Completing Your Master of Theology Thesis

Students may be required to conduct interviews and do fieldwork in religious communities

In the thesis class, students pick a topic, discuss the methodology, proposed research, and create a formal proposal to be presented to their adviser. Each student has a mentor who helps them pick topics and write a proposal, a bibliography, a thesis statement, and an outline. After receiving approval from an adviser, students write the thesis.

An orientation for thesis writing -- where students work through the process of writing a thesis and come up with various research strategies -- may be available. Here, students receive formatting instructions, including 15,000- to 25,000-word count limitations. Throughout the program, consultants or advisers continue to review drafts in-person or via email. Students may be required to conduct interviews and do fieldwork in religious communities. Specifics on logging fieldwork hours, if needed, are explained.

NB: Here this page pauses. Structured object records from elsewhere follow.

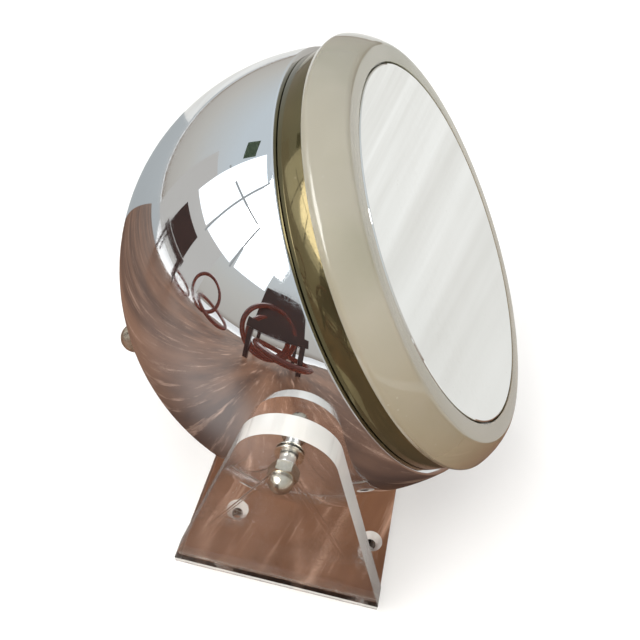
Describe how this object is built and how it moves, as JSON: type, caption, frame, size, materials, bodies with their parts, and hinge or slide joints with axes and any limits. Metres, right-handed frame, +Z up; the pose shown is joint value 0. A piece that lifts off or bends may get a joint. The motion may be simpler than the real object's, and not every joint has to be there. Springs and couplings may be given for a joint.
{
  "type": "tilting ball mirror",
  "caption": "Round shaving mirror in the mouth of a chromed metal ball, tilting on two pivots between the tapered arms of a bent clear acrylic bracket.",
  "frame": {"origin": "centre of the underside of the bracket's base plate, straight below the pivot axis", "axes": "+Z up; +X along the pivot axis, from the left arm to the right arm as seen by someone facing the mirror; the mirror looks towards -Y and 35 degrees up"},
  "size_m": [0.2456, 0.2068, 0.2156],
  "materials": {
    "clear": "clear polished acrylic",
    "chrome": "mirror polished",
    "bronze": "glossy dark olive bronze",
    "smoke": "polished smoky champagne acrylic",
    "silvered": "silvered glass",
    "nickel": "polished nickel",
    "steel": "zinc plated"
  },
  "bodies": {
    "stand": {"bracket": "clear"},
    "head": {"dome_shell": "chrome", "collar_band": "bronze", "bezel_ring": "smoke", "mirror_glass": "silvered", "mirror_backing": "steel", "hub_flange": "steel", "hub_locknut": "steel", "tie_rod": "steel", "inner_washer_rear": "steel", "inner_nut_rear": "steel", "rear_rosette": "nickel", "rear_stem": "nickel", "rear_knob": "nickel", "pivot_stud_left": "steel", "inner_nut_left": "steel", "inner_washer_left": "steel", "thrust_washer_left": "nickel", "cap_nut_left": "nickel", "pivot_stud_right": "steel", "inner_nut_right": "steel", "inner_washer_right": "steel", "thrust_washer_right": "nickel", "cap_nut_right": "nickel"}
  },
  "joints": [
    {"name": "head_tilt", "type": "hinge", "parent": "stand", "child": "head", "pos_m": [0, 0, 0.1126], "axis": [1, 0, 0], "range_deg": [-16, 45]}
  ]
}
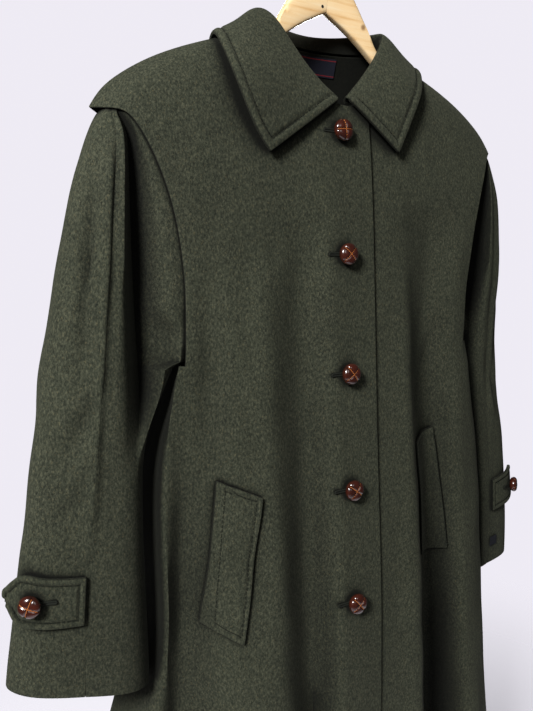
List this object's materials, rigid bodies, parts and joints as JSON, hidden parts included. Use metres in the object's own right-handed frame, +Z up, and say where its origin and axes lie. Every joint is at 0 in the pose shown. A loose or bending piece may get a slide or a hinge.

Presenting Your Theology Thesis

Master's students prepare thesis presentations in the final phase of their project. If students are required to do an oral presentation, they will go before a panel of at least two people, the adviser and a reader. Guests of the student may also be invited. This is often called the oral defense, where students present a summary of their research process and topic. During the presentation, the reader and faculty adviser pose questions.

Before the scheduled oral presentation, master's students submit unbound copies of their theses to those on the panel (at their own cost). An additional hard copy of the thesis is usually required on the day of the presentation.

How Is a Theology Capstone Graded?

The common grading system for a thesis is either pass or fail (an "A" or an "F" grade). Students usually receive rubrics early in the process. If the student passes, he gets three credits, or however many are assigned to the thesis.

Advisers generally allow students to revise their thesis if they fail. In that case, a student pays a fee to have his amended thesis re-read. Also, should the student not complete the thesis, he fails.